Le psy me pointe une citation d’Einstein sur le mur de son bureau: « We can’t solve problems by using the same kind of thinking we used when we created them. » et avant même que j’aie pu placer un mot, il m’explique que la psychanalyse, c’est pas bon pour les « borderline » comme moi qui sont déjà très accaparés par leur propre esprit. Ça crée un feedback loop de réflexion qui souvent empire les choses.
Non, ce que ça me prend, c’est l’entraînement aux habiletés psychosociales de Marsha Linehan, un traitement de type dialectique, où le but n’est pas de comprendre, mais de se placer dans l’action avec une série de gestes apparemment anodins, mais qui viennent petit à petit à faire tilter notre cerveau. Il me donne cet exemple: aller dans une fromagerie, demander à goûter deux ou trois fromages et partir sans rien acheter. Ça me semble attirant. C’est vrai que ce me ferait changement du divan.
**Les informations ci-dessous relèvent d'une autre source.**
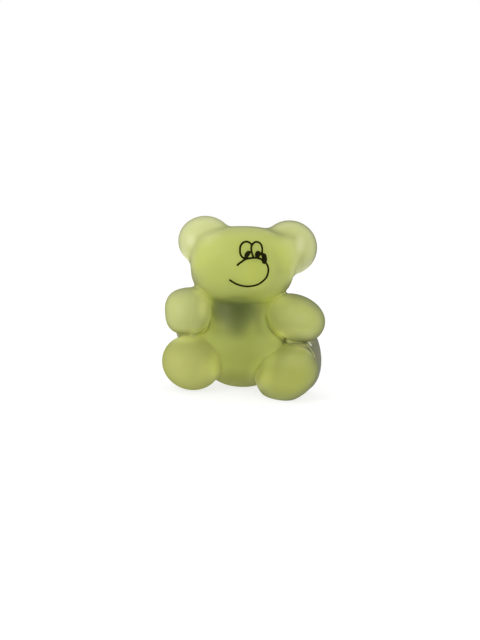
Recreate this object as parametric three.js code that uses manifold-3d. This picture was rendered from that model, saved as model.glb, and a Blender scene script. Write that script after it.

Normalement, c’est un programme qui se donne en six semaines, durant lesquelles le patient (c’est moi, ça!) doit être à l’hôpital tous les jours (d’où le nom « hôpital de jour », duh). Comme j’ai maintenant un boulot, et que je vais déjà beaucoup mieux que lorsque j’étais entré à l’urgence, le bon docteur me donne le petit guide, et me dit: « Vous êtes un garçon brillant, vous êtes capable de le faire par vous-mêmes. »
C’est là qu’il se trompait. J’ai lu tout le guide en me disant souvent « Ah oui, c’est intéressant, faudrait que j’essaie ça », mais je n’ai rien fait. Je ne suis pas allé dans le food court d’un centre d’achats pour demander un verre d’eau, le boire et m’en aller. Pas plus tard que samedi soir, j’étais dans un bar, et j’étais gêné de demander seulement un verre d’eau, alors j’ai pris un shooter de vodka en plus.
Si je suis trop gêné pour demander des boîtes vides à l’épicerie, je me demande comment je vais arriver à l’inviter prendre un verre.
Drôle de conseil… :S
Bordeline, ce n’est pas une question d’intelligence… si tu n’avais pas eu besoin d’une aide extérieure qui te pousse un peu, tu aurais probablement agi avant… Si tu veux des boîtes, j’en ai des tonnes à ma petite place (près de la plaza St-Hubert)… :-)
Ouais… Comme je l’ai déjà dit, je suis plus ou moins d’accord avec le diagnostic de borderline dans mon cas, mais c’est vrai que je souffre de quelques uns des symptômes. En ce sens, le docteur aurait dû se douter que me lancer seul avec les exercices ne fonctionnerait pas. Il n’était pas très brillant lui-même.
Merci pour l’offre de boîtes, mais le lazyweb, ça ne m’aide pas à faire face à mes démons. Je dois demander ces boîtes moi-même, en personne.
Bon, j’ai fait quelques progrès cette semaine.
D’abord, j’ai demandé une frite à un inconnu dans un restaurant.
Ensuite, j’ai retourné un livre chez Renaud-Bray, sans donner de raison.
Enfin, j’ai demandé des boîtes à l’épicerie, pas une, mais bien deux fois. Ils n’en avaient plus. C’est rien pour m’encourager à me renmieuter, franchement.